Ghana: 'Invest in Petroleum Downstream Sector'

The Executive Director of Dangote Group of Companies, Mr Devakumar Edwin has tasked investors in the West African sub-region to take the bull by the horn and invest in the petroleum downstream sector.

This according to him was the surest way of driving the sector to create the needed jobs for the teaming youth on the continent who were largely unemployed.

"We don't need foreign investors to turn around our downstream sector. African investors should be able to emulate Dangote and revive the African downstream petroleum industry," he emphasised.

Mr Edwin who is also the Director in-charge of Strategy, Capital Projects and Portfolio Development made the call last Wednesday in Accra during the opening of the Ghana International Petroleum Conference (GhIPCON).

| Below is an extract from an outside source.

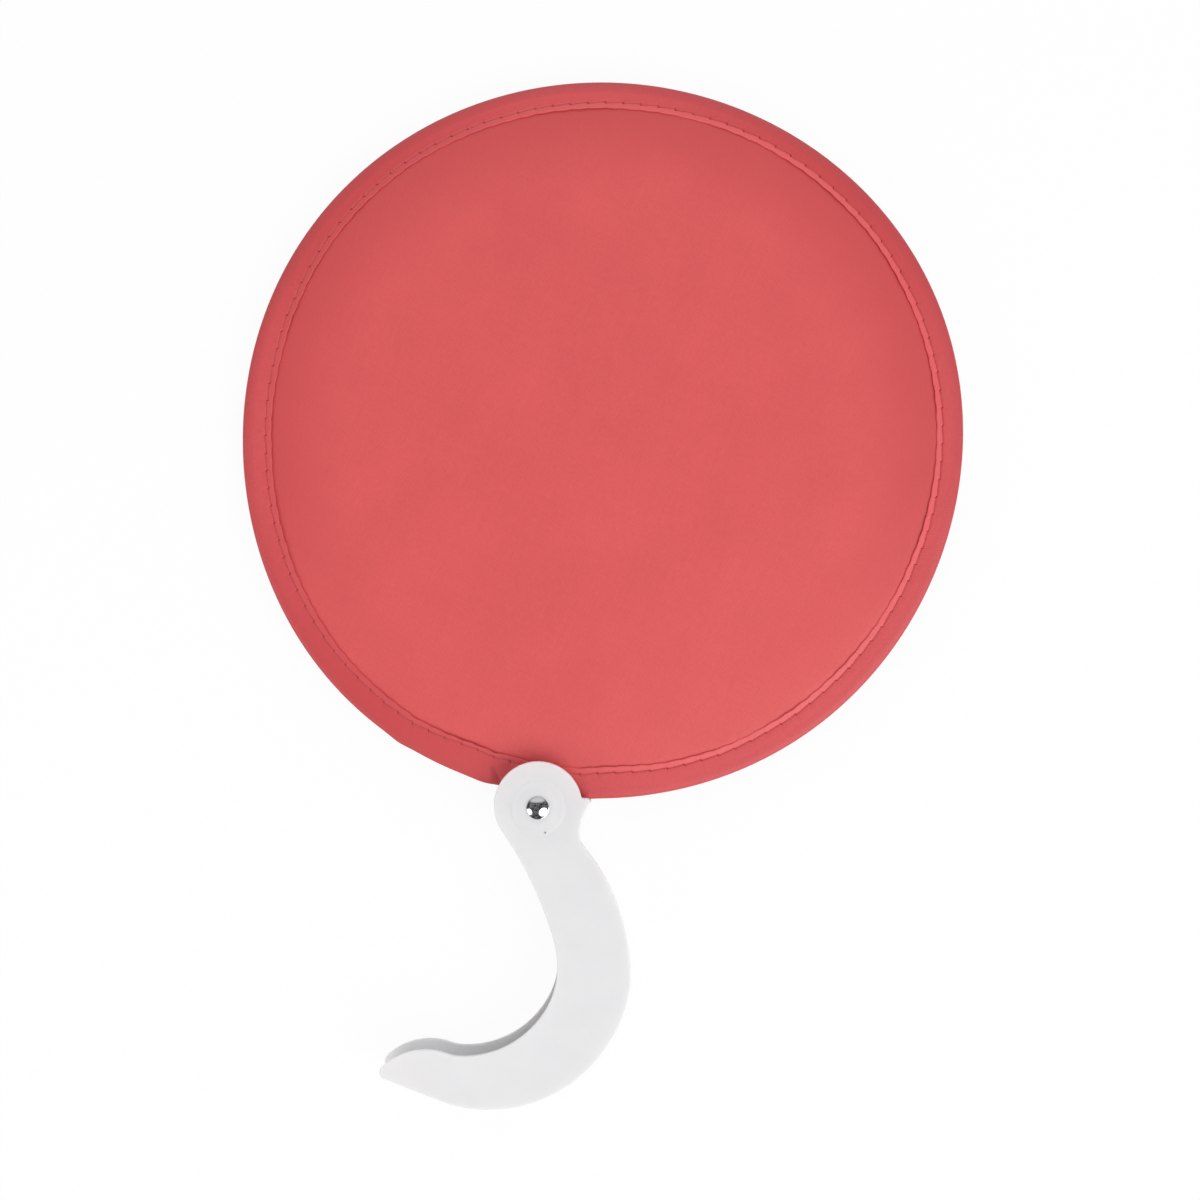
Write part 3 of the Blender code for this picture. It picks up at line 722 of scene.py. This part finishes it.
half = STRIP_HEIGHT / 2
soft = STRIP_THICKNESS / 4
section = [(STRIP_INNER + soft, -half), (STRIP_OUTER - soft, -half), (STRIP_OUTER, soft - half)]
section += [(STRIP_OUTER, half - soft), (STRIP_OUTER - soft, half), (STRIP_INNER + soft, half)]
section += [(STRIP_INNER, half - soft), (STRIP_INNER, soft - half)]
gap = STRIP_END_GAP / 2 / DISC_RADIUS
bm = ring(section, HUB_ANGLE + gap, HUB_ANGLE + math.tau - gap, RING_STEPS, RING_SECTORS)
follow_hoop(bm)
spring = bright_metal("blued_spring_steel", (0.42, 0.43, 0.45), 0.26, 0.20)
hoop = add_mesh("hoop_strip", bm, spring)
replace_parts(hoop, "spring_hoop")
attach(hoop, "disc")

bore_in, bore_out, bore_half = STRIP_INNER - TOUCH, STRIP_OUTER + TOUCH, STRIP_HEIGHT / 2 + TOUCH
inner, outer, half = bore_in - FERRULE_WALL, bore_out + FERRULE_WALL, bore_half + FERRULE_WALL
seam = FERRULE_SEAM / 2
section = [(inner, seam), (inner, half), (outer, half), (outer, -half), (inner, -half), (inner, -seam)]
section += [(bore_in, -seam), (bore_in, -bore_half), (bore_out, -bore_half)]
section += [(bore_out, bore_half), (bore_in, bore_half), (bore_in, seam)]
half_turn = FERRULE_LENGTH / 2 / DISC_RADIUS
bm = ring(section, HUB_ANGLE - half_turn, HUB_ANGLE + half_turn, SLEEVE_STEPS)
tin = bright_metal("tinned_sheet", (0.62, 0.62, 0.60), 0.30, 0.20)
sleeve = add_mesh("crimped_sleeve", bm, tin)
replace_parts(sleeve, "hoop_ferrule")
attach(sleeve, "disc")

# Hem
# A tape of the same red cloth, cut on the bias and folded over the hoop and the panel's edge. It stands
# round over the hoop, is drawn down by the seam, and its folded lip curls up inside the seam.
STITCHES = 120
STEPS_A_STITCH = 12
HEM_STEPS = STITCHES * STEPS_A_STITCH
STITCH = math.tau / STITCHES
HOLE_CROWDING = 1.8
HEM_WIDTH = 0.00955
WIDTH_WAVES = ((1, 0.00059, 242.7), (4, 0.00012, 87.1), (5, 0.00018, 27.2))
# Beside the hub the hem is wider, and to its left the seam is nearer to the lip: place, height and reach
WIDER_PLACES = ((-0.026, 0.0008, 0.018), (0.024, 0.0009, 0.018))
NEARER_PLACE = (-0.028, 0.0007, 0.016)
LIP_FLUTTER = 0.00010
SEAM_FROM_LIP = 0.0021
SEAM_STEP, SEAM_STEP_REACH = 0.00038, 0.00012
BEAD_HEIGHT, BEAD_IN_HUB = 0.00172, 0.00160
BEAD_POWER, BEAD_POWER_IN_HUB = 2.5, 3.6
BEAD_WIDTH, BEAD_WIDTH_IN_HUB = 0.0038, 0.0020
MIDDLE_SLOPE = 0.015
# In the hub the bead falls to the hem's flat legs, between these shares of the bead's width
LEG_IN_HUB = 0.00078
LEG_FROM, LEG_TO = 0.9, 1.7
SEAM_HEIGHT = 0.00140
SEAM_REACH = 0.00022
LIP_SLOPE = 0.30
LIP_ROUND = 0.00032
LIP_CORNER = LIP_ROUND * 0.7
# Ripples in the hem's width, slopes and top: how high, how many in a turn, and a seed
WIDTH_RIPPLE = (0.00010, 60, 3.1)
MIDDLE_RIPPLE = (0.03, 9, 7.7)
LIP_RIPPLE = (0.10, 40, 1.3)
TOP_RIPPLE = (0.00007, 34, 5.5)
TOP_RIPPLE_FROM, TOP_RIPPLE_TO = 0.001, 0.003
PIVOT_OUTSET = 0.0035
HUB_GRIP = (0.0112, 0.0146)
SWELL = TOUCH + FERRULE_WALL
SWELL_FLAT = FERRULE_LENGTH / 2 + TOUCH
SWELL_TAPER = 0.0030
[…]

This year's conference was on the theme: 'Regional collaboration; A catalyst for transformation', and it was organised under the auspices of the Ministry of Energy and the National Petroleum Authority.

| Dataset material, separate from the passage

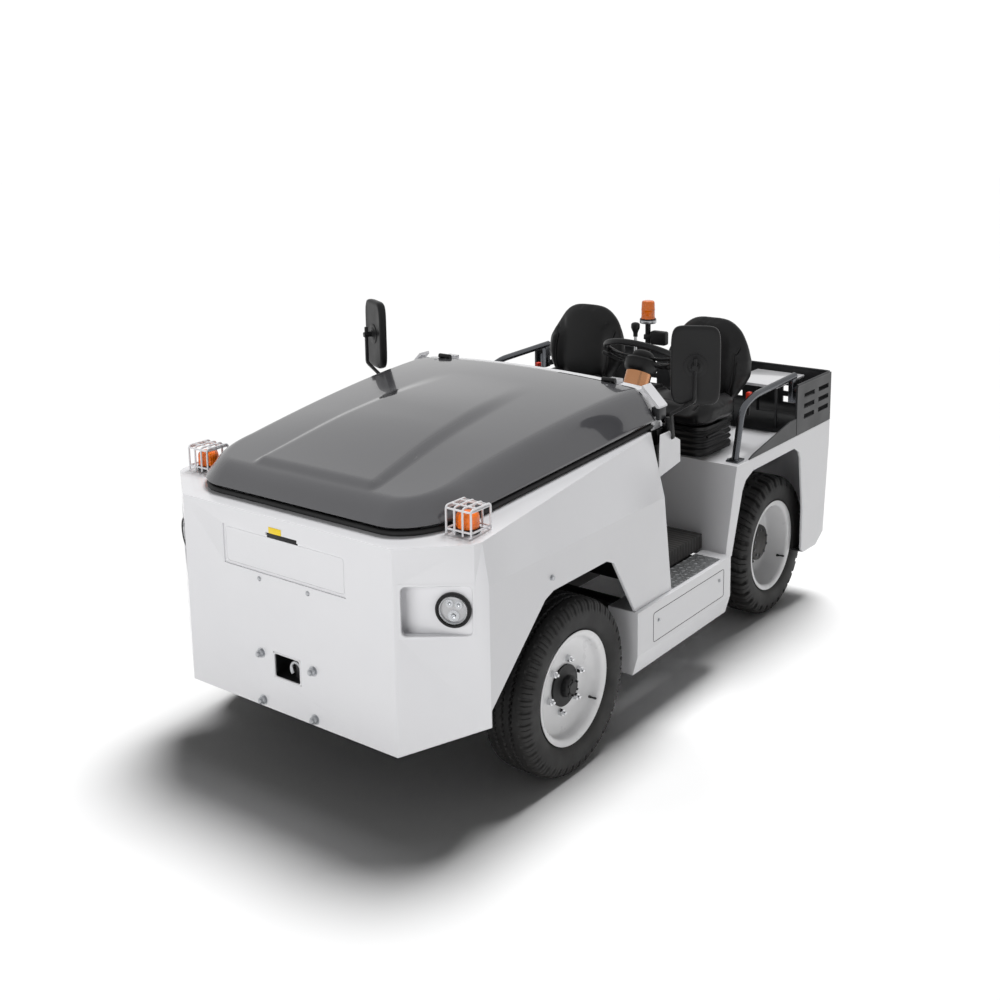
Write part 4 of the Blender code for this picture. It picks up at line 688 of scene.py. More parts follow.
# ---------------------------------------------------------------------------------------- the studio
@dataclass
class Studio:
    """Pale floor, soft lamps and the camera."""

    camera_at: tuple[float, float, float] = (3.205, -4.478, 2.467)
    azimuth: float = 37.30
    elevation: float = 11.17
    roll: float = -0.84
    focal_share: float = 1.30425
    shift: tuple[float, float] = (-0.0012, -0.1575)
    floor_size: float = 60.0

    def camera(self) -> None:
        """Place the camera at the front left corner, a little above the hood, looking slightly down."""
        a, e, r = (math.radians(v) for v in (self.azimuth, self.elevation, self.roll))
        back = Vector((math.sin(a) * math.cos(e), -math.cos(a) * math.cos(e), math.sin(e)))
        right = Vector((0, 0, 1)).cross(back).normalized()
        up = back.cross(right)
        right, up = (math.cos(r) * right + math.sin(r) * up, math.cos(r) * up - math.sin(r) * right)
        lens = bpy.data.cameras.new("camera")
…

It was attended by stakeholders in the petroleum sector across the sub-region including the Vice President Alhaji Dr Mahammudu Bawumia, the Minister of Energy, Mr Peter Amewu and the Chief Executive Officer of the National Petroleum Authority (NPA).

Mr Edwin said it was important that investors in West Africa emulated Aliko Dangote by investing in the downstream petroleum sector to make the sub-region exporter of refined petroleum products.

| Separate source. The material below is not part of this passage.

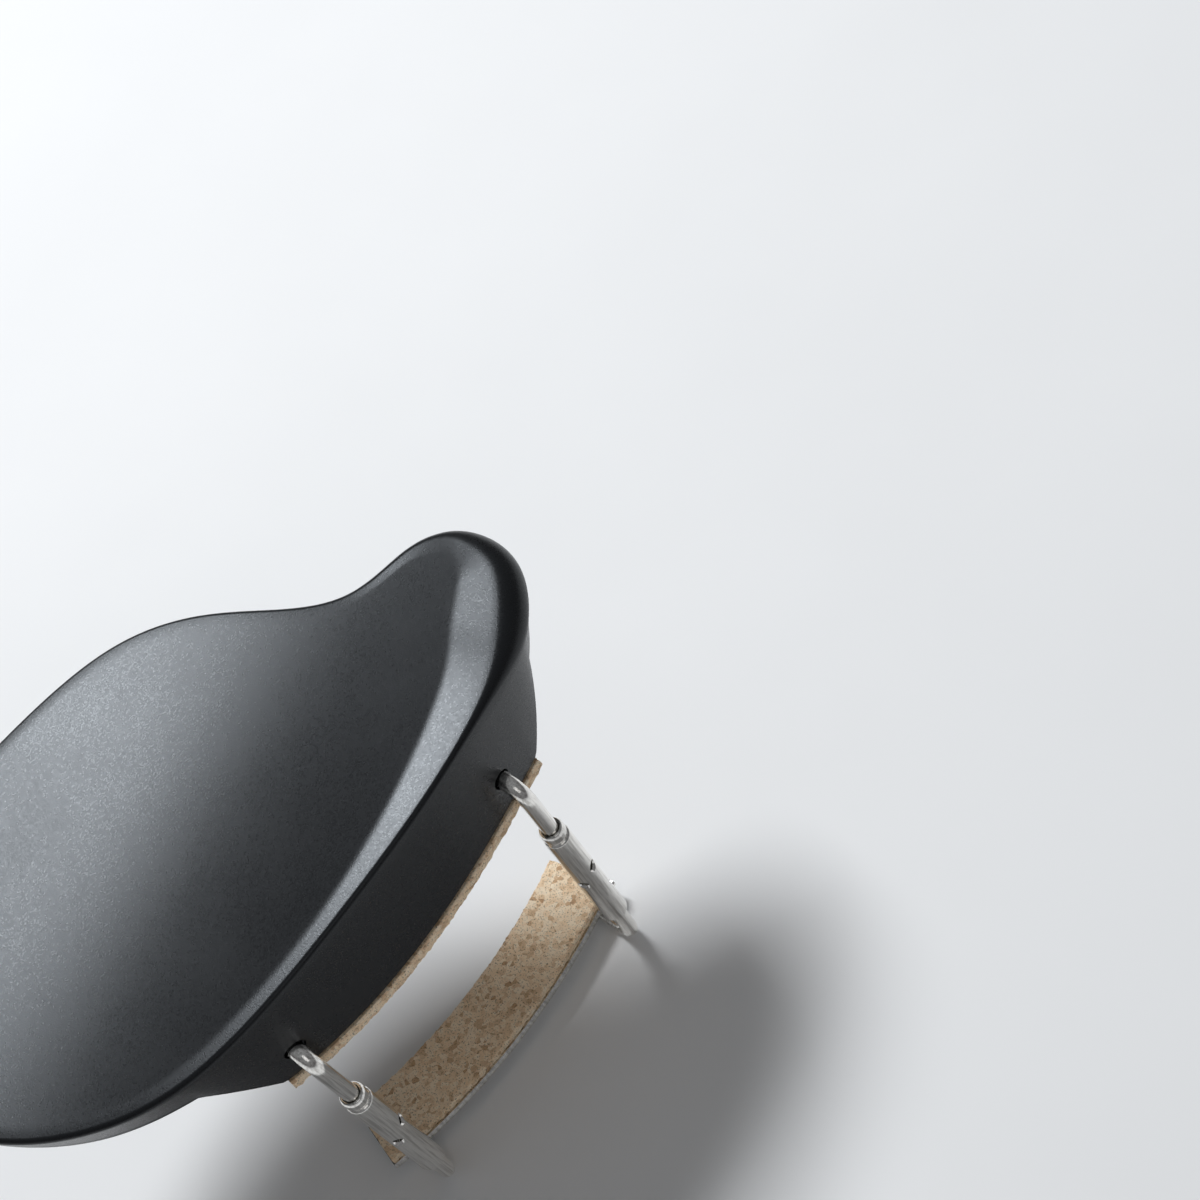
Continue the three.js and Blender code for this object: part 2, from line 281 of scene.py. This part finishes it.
def side_matrix(side):
    """From a turnbuckle's own axes to the frame's, in metres."""
    axis = AXES[side]
    place = Matrix.Translation(Vector((axis.x, axis.y, 0)) * MM)
    return place @ Matrix.Rotation(CLAMP_TURN, 4, "Z")


def move_mesh(piece, matrix):
    piece.data.transform(matrix)
    return piece


def node_z(node, corner):
    """The lowest (corner 0) or highest (corner 1) z of a CAD node, in millimetres."""
    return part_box(node)[corner].z / MM


# ---- moulded body ----

def rim_control_points():
    """Control points of the closed cubic B-spline that passes through every row of RIM."""
    count = len(RIM)
    same = np.eye(count) * 4
    beside = np.roll(np.eye(count), 1, axis=0) + np.roll(np.eye(count), -1, axis=0)
    return np.linalg.solve((same + beside) / 6, RIM)


RIM_CONTROL = rim_control_points()


def rim_loop(t):
    """Rows of RIM's values and of their slopes at the given places along the rim."""
    i = np.floor(t).astype(int)
    f = (t - i)[:, None]
    weights = [(1 - f) ** 3, 3 * f**3 - 6 * f**2 + 4, 1 + 3 * f + 3 * f**2 - 3 * f**3, f**3]
    slopes = [-((1 - f) ** 2), 3 * f**2 - 4 * f, 1 + 2 * f - 3 * f**2, f**2]
    nearby = [RIM_CONTROL[(i + step) % len(RIM)] for step in (-1, 0, 1, 2)]
    values = sum(w / 6 * row for w, row in zip(weights, nearby))
    slope = sum(s / 2 * row for s, row in zip(slopes, nearby))
    return values, slope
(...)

"If Dangote can do it, any investor can do it. Dangote did not wait for government to regulate the downstream sector before starting the construction of the refinery," he added.

He noted that soon Nigeria and other sub-Saharan African countries would heave a sigh of relief from the importation of petroleum products due to the imminent completion of the Dangote Oil Refinery.

Located in the Ibeju-Lekki area in Lagos, the refinery when completed could refine more than 650,000 barrels of crude oil per day (bpd) and this would make it one of the biggest refineries on the continent.

Mr Edwin said the completion of the refinery and other modular refinery projects across the sub-region would lead to the integration of the downstream industries and stabilise the prices of petroleum products across the continent.

He said the refinery was designed to process multiple grades of domestic and foreign crude which could be converted into high-quality gasoline, diesel, kerosene, and aviation fuels that meet the Euro V emissions specifications.

"The facility will be integrated with a petrochemical unit that will produce polypropylene and site."

The GhIPCON was designed to actively bring to the fore the operating industry's perspective and guidance on issues of governmental and regulatory policy as well as best practices for the advancement of the industry across West Africa.

This year's witnessed a convergence of about 250 regulators and downstream industry stakeholders from across the sub-region and beyond.

The event stimulated regional discussions that set the tone for a West African policy framework on the outlook of the petroleum downstream industry, regulate petroleum downstream infrastructure projects, efficiency and financing.